PROBLEM REQUIREMENTS => Beginning at the first line of the data, print each line exactly, stopping after the line that contains "return rod(centre, tall, outer)".

SUPPLIED DATA =>
-.-.-

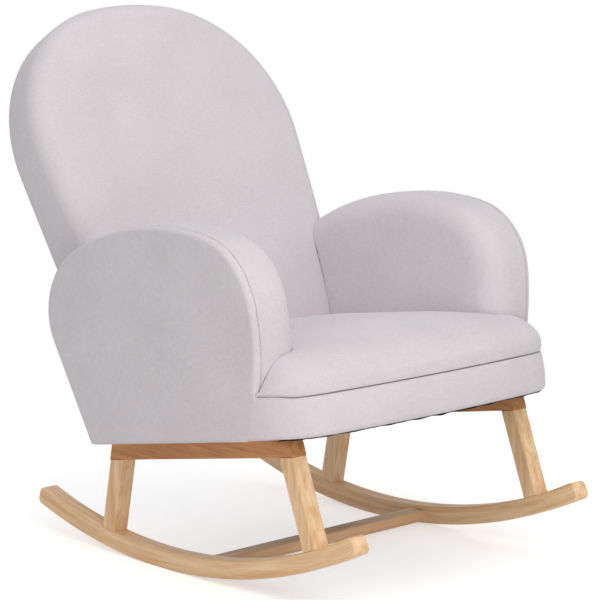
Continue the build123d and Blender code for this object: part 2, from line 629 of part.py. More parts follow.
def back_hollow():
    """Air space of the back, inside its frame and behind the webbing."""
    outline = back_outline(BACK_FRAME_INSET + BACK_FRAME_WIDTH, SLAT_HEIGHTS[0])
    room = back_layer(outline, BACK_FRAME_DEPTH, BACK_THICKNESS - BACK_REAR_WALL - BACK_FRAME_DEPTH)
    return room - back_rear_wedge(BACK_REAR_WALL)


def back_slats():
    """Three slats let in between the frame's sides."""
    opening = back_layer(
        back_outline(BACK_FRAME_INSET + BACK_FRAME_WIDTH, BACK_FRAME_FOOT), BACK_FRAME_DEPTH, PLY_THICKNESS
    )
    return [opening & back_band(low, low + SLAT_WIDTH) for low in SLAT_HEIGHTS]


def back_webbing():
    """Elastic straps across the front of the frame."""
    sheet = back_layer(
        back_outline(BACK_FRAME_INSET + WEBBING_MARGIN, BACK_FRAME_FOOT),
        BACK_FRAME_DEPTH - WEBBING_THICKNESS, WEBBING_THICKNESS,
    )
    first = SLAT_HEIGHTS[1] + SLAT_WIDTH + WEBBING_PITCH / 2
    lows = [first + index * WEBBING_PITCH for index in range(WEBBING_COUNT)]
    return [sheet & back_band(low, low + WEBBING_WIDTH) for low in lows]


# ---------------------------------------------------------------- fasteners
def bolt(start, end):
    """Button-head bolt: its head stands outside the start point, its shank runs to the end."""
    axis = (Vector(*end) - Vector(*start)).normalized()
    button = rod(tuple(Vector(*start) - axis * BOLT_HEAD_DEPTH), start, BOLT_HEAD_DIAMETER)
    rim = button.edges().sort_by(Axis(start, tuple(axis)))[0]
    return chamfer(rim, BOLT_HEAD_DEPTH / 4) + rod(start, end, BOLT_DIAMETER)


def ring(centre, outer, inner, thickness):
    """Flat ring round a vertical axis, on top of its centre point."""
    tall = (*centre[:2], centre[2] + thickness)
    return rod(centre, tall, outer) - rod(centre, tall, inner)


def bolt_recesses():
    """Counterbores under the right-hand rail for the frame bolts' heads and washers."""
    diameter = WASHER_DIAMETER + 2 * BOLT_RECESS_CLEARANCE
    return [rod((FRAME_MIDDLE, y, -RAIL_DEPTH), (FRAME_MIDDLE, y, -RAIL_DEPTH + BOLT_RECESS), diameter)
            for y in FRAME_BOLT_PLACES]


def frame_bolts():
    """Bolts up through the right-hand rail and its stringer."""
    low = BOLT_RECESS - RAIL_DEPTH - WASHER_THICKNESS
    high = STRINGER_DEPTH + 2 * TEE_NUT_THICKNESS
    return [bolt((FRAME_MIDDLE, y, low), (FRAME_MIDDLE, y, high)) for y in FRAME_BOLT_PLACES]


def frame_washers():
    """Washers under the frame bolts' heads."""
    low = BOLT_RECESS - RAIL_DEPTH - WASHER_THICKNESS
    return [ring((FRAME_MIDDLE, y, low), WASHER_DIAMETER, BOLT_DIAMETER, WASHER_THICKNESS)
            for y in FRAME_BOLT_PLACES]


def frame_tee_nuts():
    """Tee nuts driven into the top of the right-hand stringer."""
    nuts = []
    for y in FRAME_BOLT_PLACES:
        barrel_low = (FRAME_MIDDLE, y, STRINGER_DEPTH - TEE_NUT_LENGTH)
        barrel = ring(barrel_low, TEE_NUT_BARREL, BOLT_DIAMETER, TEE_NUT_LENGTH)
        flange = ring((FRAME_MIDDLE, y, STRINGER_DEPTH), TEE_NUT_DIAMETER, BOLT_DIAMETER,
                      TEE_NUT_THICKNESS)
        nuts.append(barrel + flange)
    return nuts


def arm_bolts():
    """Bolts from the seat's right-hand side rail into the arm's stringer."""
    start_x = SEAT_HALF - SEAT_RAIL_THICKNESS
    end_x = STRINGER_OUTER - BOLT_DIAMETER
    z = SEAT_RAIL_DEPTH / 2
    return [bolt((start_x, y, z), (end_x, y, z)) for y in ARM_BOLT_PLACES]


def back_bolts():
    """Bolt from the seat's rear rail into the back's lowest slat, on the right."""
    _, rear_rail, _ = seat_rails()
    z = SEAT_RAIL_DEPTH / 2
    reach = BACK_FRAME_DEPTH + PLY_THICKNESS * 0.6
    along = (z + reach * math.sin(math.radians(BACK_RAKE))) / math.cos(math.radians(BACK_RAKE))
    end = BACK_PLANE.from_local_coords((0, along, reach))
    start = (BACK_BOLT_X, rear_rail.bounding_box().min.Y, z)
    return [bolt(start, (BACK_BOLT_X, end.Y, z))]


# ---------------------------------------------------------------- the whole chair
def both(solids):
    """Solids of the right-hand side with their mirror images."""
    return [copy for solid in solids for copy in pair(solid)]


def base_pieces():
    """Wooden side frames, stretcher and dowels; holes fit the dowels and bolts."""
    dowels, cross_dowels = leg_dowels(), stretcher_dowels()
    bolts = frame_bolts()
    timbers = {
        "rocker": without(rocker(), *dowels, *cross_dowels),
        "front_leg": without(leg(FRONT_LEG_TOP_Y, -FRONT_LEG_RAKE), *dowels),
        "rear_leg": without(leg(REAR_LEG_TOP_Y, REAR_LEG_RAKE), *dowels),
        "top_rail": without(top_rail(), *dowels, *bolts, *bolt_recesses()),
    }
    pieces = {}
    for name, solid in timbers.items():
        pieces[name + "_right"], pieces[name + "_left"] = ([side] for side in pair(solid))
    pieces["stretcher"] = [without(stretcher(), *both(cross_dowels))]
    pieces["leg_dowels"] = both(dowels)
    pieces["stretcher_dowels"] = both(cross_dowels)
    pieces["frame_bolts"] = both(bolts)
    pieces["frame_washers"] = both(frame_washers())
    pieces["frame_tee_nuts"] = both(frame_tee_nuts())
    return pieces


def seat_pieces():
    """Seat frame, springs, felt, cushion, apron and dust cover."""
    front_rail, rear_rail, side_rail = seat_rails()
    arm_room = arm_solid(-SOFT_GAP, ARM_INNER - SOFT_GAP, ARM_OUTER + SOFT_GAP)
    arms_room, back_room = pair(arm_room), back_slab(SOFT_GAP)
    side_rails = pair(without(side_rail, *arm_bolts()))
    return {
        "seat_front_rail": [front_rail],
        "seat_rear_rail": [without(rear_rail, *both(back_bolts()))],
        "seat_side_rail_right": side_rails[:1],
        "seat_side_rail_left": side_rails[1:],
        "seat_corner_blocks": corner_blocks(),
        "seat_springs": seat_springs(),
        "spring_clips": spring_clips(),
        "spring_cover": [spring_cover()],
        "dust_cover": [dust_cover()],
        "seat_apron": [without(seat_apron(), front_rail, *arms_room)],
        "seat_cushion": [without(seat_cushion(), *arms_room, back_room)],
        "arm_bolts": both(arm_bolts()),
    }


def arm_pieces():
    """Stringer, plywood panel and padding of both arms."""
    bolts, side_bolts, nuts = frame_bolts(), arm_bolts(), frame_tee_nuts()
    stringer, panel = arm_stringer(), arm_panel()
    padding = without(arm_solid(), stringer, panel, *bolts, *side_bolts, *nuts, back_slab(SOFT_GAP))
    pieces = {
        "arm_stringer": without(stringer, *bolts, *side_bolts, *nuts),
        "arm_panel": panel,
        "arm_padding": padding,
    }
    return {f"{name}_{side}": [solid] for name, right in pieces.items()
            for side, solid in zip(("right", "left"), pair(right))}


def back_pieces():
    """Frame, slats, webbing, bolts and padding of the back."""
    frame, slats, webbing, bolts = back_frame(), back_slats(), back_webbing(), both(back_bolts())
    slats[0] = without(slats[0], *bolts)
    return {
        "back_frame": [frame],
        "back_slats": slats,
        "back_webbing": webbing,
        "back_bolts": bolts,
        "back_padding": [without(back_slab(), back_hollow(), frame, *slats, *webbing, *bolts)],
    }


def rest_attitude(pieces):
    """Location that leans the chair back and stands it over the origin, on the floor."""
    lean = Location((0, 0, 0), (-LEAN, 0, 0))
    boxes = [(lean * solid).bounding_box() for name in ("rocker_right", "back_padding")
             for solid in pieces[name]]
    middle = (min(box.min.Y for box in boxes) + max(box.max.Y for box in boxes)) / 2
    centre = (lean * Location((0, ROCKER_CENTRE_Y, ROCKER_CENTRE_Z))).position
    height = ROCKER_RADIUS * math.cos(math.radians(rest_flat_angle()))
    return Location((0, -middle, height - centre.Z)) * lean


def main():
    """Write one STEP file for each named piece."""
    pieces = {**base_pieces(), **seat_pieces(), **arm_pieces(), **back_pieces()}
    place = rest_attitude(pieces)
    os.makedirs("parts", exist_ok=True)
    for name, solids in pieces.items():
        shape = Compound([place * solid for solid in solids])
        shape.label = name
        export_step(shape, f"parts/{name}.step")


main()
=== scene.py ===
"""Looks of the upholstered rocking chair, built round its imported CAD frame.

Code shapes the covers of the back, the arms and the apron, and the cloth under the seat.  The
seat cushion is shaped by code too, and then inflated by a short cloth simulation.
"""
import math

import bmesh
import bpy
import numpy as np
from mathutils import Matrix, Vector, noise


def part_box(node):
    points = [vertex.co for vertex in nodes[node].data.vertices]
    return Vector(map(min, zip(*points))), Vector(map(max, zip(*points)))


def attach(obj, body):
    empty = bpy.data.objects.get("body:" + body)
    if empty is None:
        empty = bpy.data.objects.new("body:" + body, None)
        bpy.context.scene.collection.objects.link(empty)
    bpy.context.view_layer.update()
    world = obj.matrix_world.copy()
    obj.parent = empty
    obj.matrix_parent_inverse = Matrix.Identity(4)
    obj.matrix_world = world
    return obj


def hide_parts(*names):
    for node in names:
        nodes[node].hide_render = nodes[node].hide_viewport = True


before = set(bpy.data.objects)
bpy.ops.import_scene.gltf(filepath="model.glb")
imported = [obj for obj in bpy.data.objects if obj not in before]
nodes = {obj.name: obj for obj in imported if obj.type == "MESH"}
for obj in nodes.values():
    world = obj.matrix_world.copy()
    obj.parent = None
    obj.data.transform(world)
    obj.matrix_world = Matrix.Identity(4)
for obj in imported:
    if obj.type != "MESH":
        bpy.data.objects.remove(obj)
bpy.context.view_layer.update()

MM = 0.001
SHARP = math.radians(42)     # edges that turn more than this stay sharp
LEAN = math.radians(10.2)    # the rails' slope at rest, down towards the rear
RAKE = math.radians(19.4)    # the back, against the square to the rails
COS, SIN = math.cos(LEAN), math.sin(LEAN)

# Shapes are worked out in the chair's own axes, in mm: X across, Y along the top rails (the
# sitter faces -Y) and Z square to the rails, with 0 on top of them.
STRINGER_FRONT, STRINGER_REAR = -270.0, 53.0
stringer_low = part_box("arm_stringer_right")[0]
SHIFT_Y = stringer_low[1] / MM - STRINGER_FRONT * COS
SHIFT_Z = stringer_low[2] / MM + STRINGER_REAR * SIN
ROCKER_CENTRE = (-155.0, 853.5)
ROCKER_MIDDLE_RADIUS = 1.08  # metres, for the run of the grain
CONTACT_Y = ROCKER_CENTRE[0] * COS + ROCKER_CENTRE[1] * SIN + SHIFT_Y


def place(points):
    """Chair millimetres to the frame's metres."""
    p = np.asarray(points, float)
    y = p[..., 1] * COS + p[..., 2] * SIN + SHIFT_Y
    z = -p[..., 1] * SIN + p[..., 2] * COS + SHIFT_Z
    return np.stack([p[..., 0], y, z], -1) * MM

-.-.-

SOLUTION TO THE PROBLEM =>
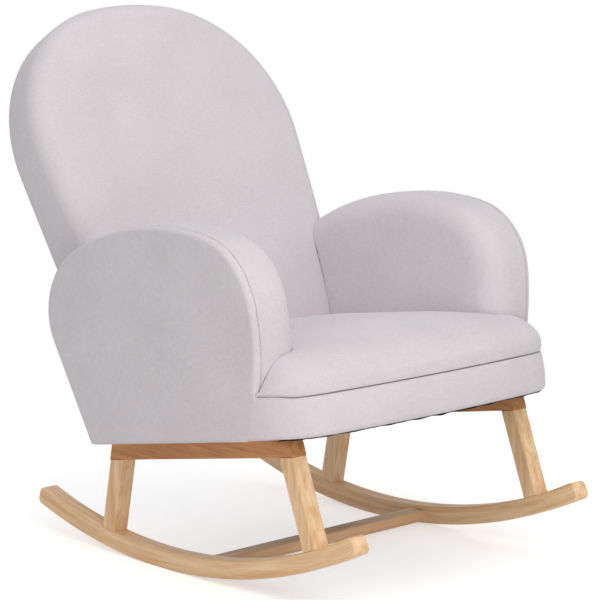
Continue the build123d and Blender code for this object: part 2, from line 629 of part.py. More parts follow.
def back_hollow():
    """Air space of the back, inside its frame and behind the webbing."""
    outline = back_outline(BACK_FRAME_INSET + BACK_FRAME_WIDTH, SLAT_HEIGHTS[0])
    room = back_layer(outline, BACK_FRAME_DEPTH, BACK_THICKNESS - BACK_REAR_WALL - BACK_FRAME_DEPTH)
    return room - back_rear_wedge(BACK_REAR_WALL)


def back_slats():
    """Three slats let in between the frame's sides."""
    opening = back_layer(
        back_outline(BACK_FRAME_INSET + BACK_FRAME_WIDTH, BACK_FRAME_FOOT), BACK_FRAME_DEPTH, PLY_THICKNESS
    )
    return [opening & back_band(low, low + SLAT_WIDTH) for low in SLAT_HEIGHTS]


def back_webbing():
    """Elastic straps across the front of the frame."""
    sheet = back_layer(
        back_outline(BACK_FRAME_INSET + WEBBING_MARGIN, BACK_FRAME_FOOT),
        BACK_FRAME_DEPTH - WEBBING_THICKNESS, WEBBING_THICKNESS,
    )
    first = SLAT_HEIGHTS[1] + SLAT_WIDTH + WEBBING_PITCH / 2
    lows = [first + index * WEBBING_PITCH for index in range(WEBBING_COUNT)]
    return [sheet & back_band(low, low + WEBBING_WIDTH) for low in lows]


# ---------------------------------------------------------------- fasteners
def bolt(start, end):
    """Button-head bolt: its head stands outside the start point, its shank runs to the end."""
    axis = (Vector(*end) - Vector(*start)).normalized()
    button = rod(tuple(Vector(*start) - axis * BOLT_HEAD_DEPTH), start, BOLT_HEAD_DIAMETER)
    rim = button.edges().sort_by(Axis(start, tuple(axis)))[0]
    return chamfer(rim, BOLT_HEAD_DEPTH / 4) + rod(start, end, BOLT_DIAMETER)


def ring(centre, outer, inner, thickness):
    """Flat ring round a vertical axis, on top of its centre point."""
    tall = (*centre[:2], centre[2] + thickness)
    return rod(centre, tall, outer) - rod(centre, tall, inner)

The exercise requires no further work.